I do not know if you are aware of this, but Ben Wedeman was the first western journalist to gain access to Gaza during last year's genocidal rampage on the part of the Israeli government (before the press ban was lifted). He also broke the story about the Israeli army's use of white phosphorus on civilians, a violation of International law. In 2006, he was trapped in Lebanon -- and continued to report on the horrors being inflicted on the Lebanese people--for several months, even after the Israelis bombed every bridge, road, and building into smithereens. On October 31, 2000, he was shot in the back by an Israeli army sniper at the Karni Crossing--in Gaza.

Then, as now, journalists are unarmed. Why would the Israeli government attack him? He, and his team, were covered with press insignia. The person who shot him was very skilled: the steel bullet that entered his body was able to sneak up under his bulletproof vest, narrowly missing his kidneys. In short, I recoil when you imply that a reporter who has repeatedly put his life on the line, as has Mr. Wedeman, somehow "fell down on the job" because he was late to this story. I doubt he wanted to be so.

Instead, I think we all need to recognize and to say out loud that:
1) The US media, like that country's government and its banks, has become captive to commercial interests. This has caused it to become an agent of dis-, mis- and/or non-information.
2) Demand change--dramatic change, now.

What we should not be doing is criticizing people whose audacity & commitment compels them to take enormous risks to bring us the news. That people such as Ben Wedeman put themselves on the line for us, even when discouraged from doing so by their employers, is a reason to be grateful, not critical. It is also a reason to ask why they were prevented from doing what they are clearly driven to do.

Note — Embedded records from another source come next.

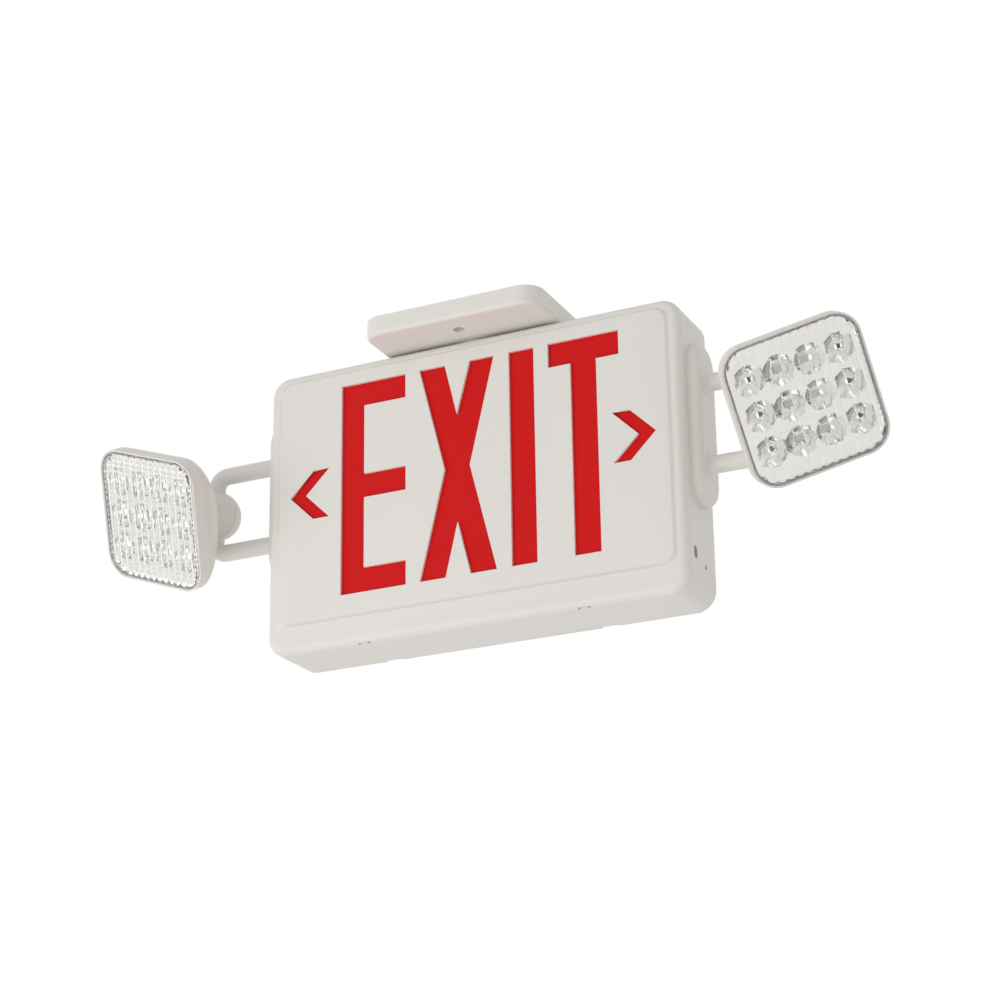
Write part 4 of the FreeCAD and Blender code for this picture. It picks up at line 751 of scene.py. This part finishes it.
def reflector_mesh(name, cups, matrix):
    """Parabolic cups in one metallised plate, with a rolled edge at each mouth."""
    plate_y = -SWIVEL_TO_RIM + PLATE_BEHIND_RIM
    half_x, half_z = cups.pitch_x / 2, cups.pitch_z / 2
    angles = cell_angles(half_x, half_z, CELL_STEPS)
    edge = [cell_edge(angle, half_x, half_z) for angle in angles]
    widest = cups.mouth - CUP_LIP
    circles = []
    for step in range(CUP_BANDS + 1):
        radius = cups.floor + (widest - cups.floor) * step / CUP_BANDS
        circles.append((radius, plate_y + cups.depth * (1 - (radius / cups.mouth) ** 2)))
    circles.append((cups.mouth, plate_y))
    points = []
    faces = []

    def add_rings(loops):
        ring_points, ring_faces = bridge(loops)
        offset = len(points)
        points.extend(ring_points)
        faces.extend(tuple(index + offset for index in face) for face in ring_faces)

    for column in range(cups.columns):
        for row in range(cups.rows):
            middle_x = (column - (cups.columns - 1) / 2) * cups.pitch_x
            middle_z = (row - (cups.rows - 1) / 2) * cups.pitch_z
            loops = [[(middle_x + radius * math.cos(angle), y, middle_z + radius * math.sin(angle))
                      for angle in angles] for radius, y in circles]
            loops.append([(middle_x + x, plate_y, middle_z + z) for x, z in edge])
            add_rings(loops)
    block_x, block_z = half_x * cups.columns, half_z * cups.rows
    border = rounded_square(PLATE_HALF, PLATE_CORNER)
    rim_y = plate_y + PLATE_STEP
    add_rings([
        [(max(-block_x, min(block_x, x)), rim_y, max(-block_z, min(block_z, z))) for x, z in border],
        [(x, rim_y, z) for x, z in border],
        [(x, rim_y - PLATE_FLANGE, z) for x, z in border],
    ])
    return mesh_from(name, [matrix @ Vector(point) for point in points], faces)


class EXITLIGHT_OT_reflectors(bpy.types.Operator):
    """Builds the metallised cups behind each lens"""
    bl_idname = "exitlight.reflectors"
    bl_label = "Reflectors"

    def execute(self, context):
        cups = context.scene.exit_light.cups
        for side in SIDES:
            mesh = reflector_mesh(f"{side}_reflector_cups", cups, lamp_frame(side))
            smooth_shading(mesh, 40.0)
            make_piece(f"{side}_reflector_cups", mesh, "reflector_silver", f"{side}_lamp",
                       f"{side}_lamp_reflector")
        return {"FINISHED"}


# ---- Finishes of the carried-over nodes ---------------------------------------------
class EXITLIGHT_OT_finishes(bpy.types.Operator):
    """Gives every remaining CAD node its finish and soft shading"""
    bl_idname = "exitlight.finishes"
    bl_label = "Finishes"

    def execute(self, context):
        slots = {part["node"]: part["material_slot"] for part in frame["record"]["subparts"]}
        for name, node in NODES.items():
            if node.hide_render:
                continue
            smooth_shading(node.data)
            if not node.material_slots:
                node.data.materials.append(None)
            for slot in node.material_slots:
                slot.material = finish_for(slots[name])
            weigh_normals(node)
        return {"FINISHED"}


# ---- Stage --------------------------------------------------------------------------
def add_lamp(name, place, size, power):
    """A soft square light aimed at the object's middle."""
    light = bpy.data.lights.new(name, "AREA")
    light.shape = "SQUARE"
    light.size = size
    light.energy = power
    obj = bpy.data.objects.new(name, light)
    bpy.context.scene.collection.objects.link(obj)
    obj.location = place
    obj.rotation_euler = (Vector(OBJECT_MIDDLE) - Vector(place)).to_track_quat("-Z", "Y").to_euler()


def add_camera():
    """Camera below and to the right of the sign, looking up at it."""
    camera = bpy.data.cameras.new("camera")
    camera.sensor_width = 36.0
    camera.lens = CAMERA_LENS
    obj = bpy.data.objects.new("camera", camera)
    bpy.context.scene.collection.objects.link(obj)
    place, aim = Vector(CAMERA_PLACE), Vector(CAMERA_AIM)
    level = (aim - place).to_track_quat("-Z", "Y").to_matrix()
    roll = Matrix.Rotation(math.radians(CAMERA_ROLL), 3, "Z")
    obj.matrix_world = Matrix.Translation(place) @ (level @ roll).to_4x4()
    bpy.context.scene.camera = obj


def white_to_camera(shader, lit, strength):
    """Background that is plain white to the eye and in gloss, and lights at another level."""
    visible = seen_directly(shader)
    plain = shader.add("ShaderNodeBackground", {}, {"Color": (1.0, 1.0, 1.0, 1.0), "Strength": 1.0})
    glow = shader.add("ShaderNodeBackground", {}, {"Color": lit, "Strength": strength})
    return shader.add("ShaderNodeMixShader", {}, {0: visible, 1: glow, 2: plain})


class EXITLIGHT_OT_stage(bpy.types.Operator):
    """Sets the floor, the soft lights, the world and the camera"""
    bl_idname = "exitlight.stage"
    bl_label = "Stage"

    def execute(self, context):
        scene = context.scene
        corners = [(x * FLOOR_REACH, y * FLOOR_REACH, FLOOR_Z)
                   for x, y in ((-1, -1), (1, -1), (1, 1), (-1, 1))]
        floor = bpy.data.objects.new("floor", mesh_from("floor", corners, [(0, 1, 2, 3)]))
        scene.collection.objects.link(floor)
        floor.data.materials.append(glowing_floor("pale_floor", (0.86, 0.86, 0.86), 0.12, 0.36))
        world = bpy.data.worlds.new("studio")
        scene.world = world
        world.use_nodes = True
        shader = Shader(world.node_tree)
        background = white_to_camera(shader, (1.0, 0.985, 0.96, 1.0), 0.62)
        shader.add("ShaderNodeOutputWorld", {}, {"Surface": background})
        add_lamp("key", (-1.9, -2.0, -0.2), 1.6, 14.0)
        add_lamp("under", (-0.2, -0.8, -1.15), 1.4, 4.8)
        add_camera()
        scene.view_settings.view_transform = "Standard"
        return {"FINISHED"}


class EXITLIGHT_PT_panel(bpy.types.Panel):
    """Sizes, colours and steps of the exit light"""
    bl_idname = "EXITLIGHT_PT_panel"
    bl_label = "Exit Light"
    bl_space_type = "VIEW_3D"
    bl_region_type = "UI"
    bl_category = "Exit Light"

    def draw(self, context):
        settings = context.scene.exit_light
        for group in (settings.legend, settings.lamp, settings.lens, settings.cups, settings.colours):
            box = self.layout.box()
            for name in group.__annotations__:
                box.prop(group, name)
        for step in STEPS:
            self.layout.operator(step.bl_idname)


SETTINGS = (LegendSettings, LampSettings, LensSettings, CupSettings, ColourSettings, ExitLightSettings)
STEPS = (EXITLIGHT_OT_stage, EXITLIGHT_OT_sign_face, EXITLIGHT_OT_lamp_shells, EXITLIGHT_OT_reflectors,
         EXITLIGHT_OT_lenses, EXITLIGHT_OT_finishes)


def register():
    for made in SETTINGS + STEPS + (EXITLIGHT_PT_panel,):
        bpy.utils.register_class(made)
    bpy.types.Scene.exit_light = PointerProperty(type=ExitLightSettings)


def unregister():
    del bpy.types.Scene.exit_light
    for made in reversed(SETTINGS + STEPS + (EXITLIGHT_PT_panel,)):
        bpy.utils.unregister_class(made)


def main():
    """Builds everything in order."""
    register()
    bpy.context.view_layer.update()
    for step in STEPS:
        group, name = step.bl_idname.split(".")
        getattr(getattr(bpy.ops, group), name)()


if __name__ == "__main__":
    main()
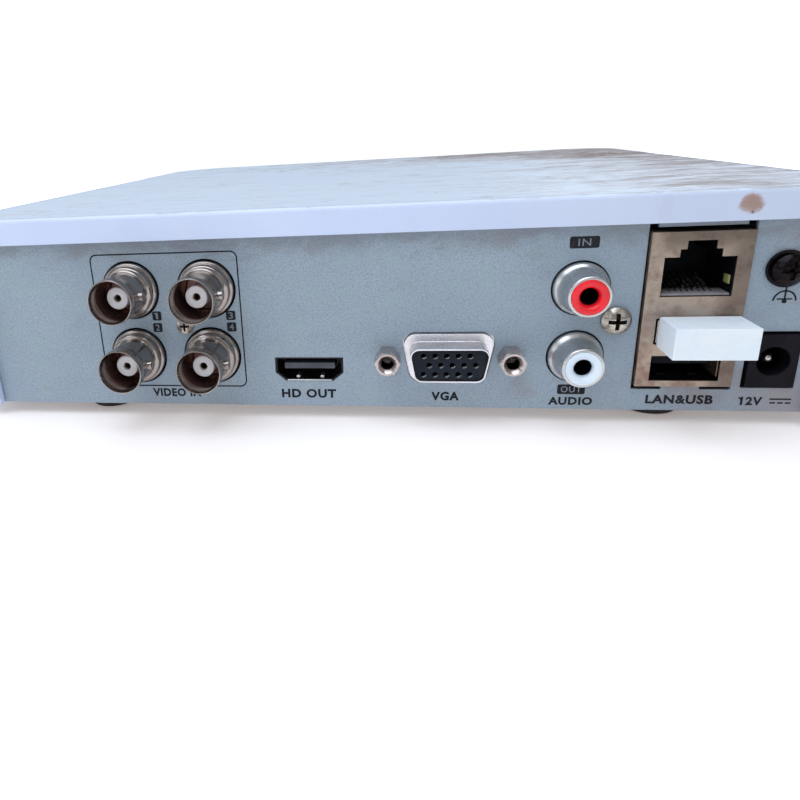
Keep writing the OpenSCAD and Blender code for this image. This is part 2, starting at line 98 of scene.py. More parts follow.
def operator(operation: str, swapped: bool = False) -> Callable[..., "Value"]:
    """Makes one of Value's sums out of a Math node.

    Args:
        operation: The Math node's operation.
        swapped: Whether the value stands second in the sum.

    Returns:
        The method.
    """

    def apply(value: "Value", other: Any = 0.0) -> "Value":
        """Adds the node and hands back its result."""
        first, second = (other, value) if swapped else (value, other)
        return value.graph.node("ShaderNodeMath", {"operation": operation}, {0: first, 1: second})

    return apply


class Value:
    """A node socket that takes part in sums written as Python expressions."""

    __add__, __radd__ = operator("ADD"), operator("ADD", True)
    __sub__, __rsub__ = operator("SUBTRACT"), operator("SUBTRACT", True)
    __mul__, __rmul__ = operator("MULTIPLY"), operator("MULTIPLY", True)
    __truediv__, __abs__ = operator("DIVIDE"), operator("ABSOLUTE")
    most, least = operator("MAXIMUM"), operator("MINIMUM")

    def __init__(self, graph: "Graph", socket: bpy.types.NodeSocket) -> None:
        """Keeps the graph and the socket."""
        self.graph = graph
        self.socket = socket

    def fit(self, low: float, high: float) -> "Value":
        """Rises smoothly from 0 at low to 1 at high, or falls where low is the larger.

        Args:
            low: Where the result is 0.
            high: Where the result is 1.

        Returns:
            The clamped result.
        """
        return self.graph.node(
            "ShaderNodeMapRange",
            {"interpolation_type": "SMOOTHSTEP"},
            {"Value": self, "From Min": low, "From Max": high},
        )


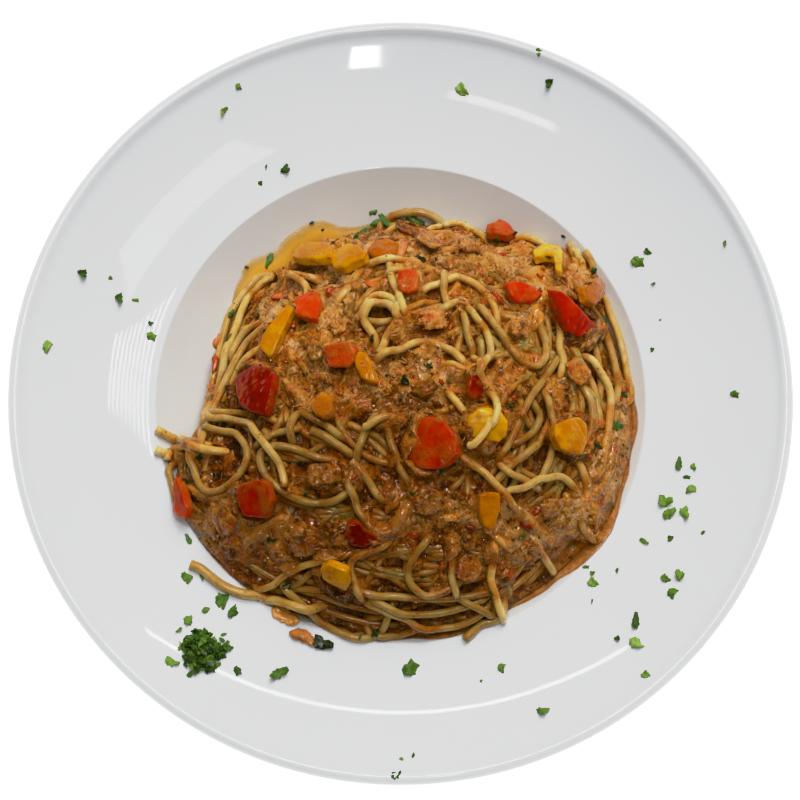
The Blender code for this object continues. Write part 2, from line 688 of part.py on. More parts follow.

Jun 1, 2010 at 8:21 AM | Unregistered Commenterzuleikha7

A propos of media savvy, it turns out the Israelis were taking a leaf out of Mubarak and his baltagis' book - confiscating cameras and laptops and phones and hitting camerapersons. That might explain the lack of PR on the part of the flotilla activists:

http://news.bbc.co.uk/2/hi/world/middle_east/10206802.stm

Jun 1, 2010 at 9:50 PM | Unregistered CommenterSP

Excellent post. It's important to note that the media blackout seems to have been pre-planned so as to be executed from the very moment Israeli troops landed on the ship (but did you expect any less from the world's most efficient propaganda machine?)

See the following video of a satellite broadcast from the ship; the audio is uncut and the video switches between different cameras around the ship, with journalists from different media outlets taking turns to speak. I'm sure many here have seen this already. At the 3:12 mark, roughly one minute after IDF troops boarded the ship, the journalist states, "All phones have been jammed, making it impossible to contact the outside world. They have tried to dismantle the satellite we are broadcasting from."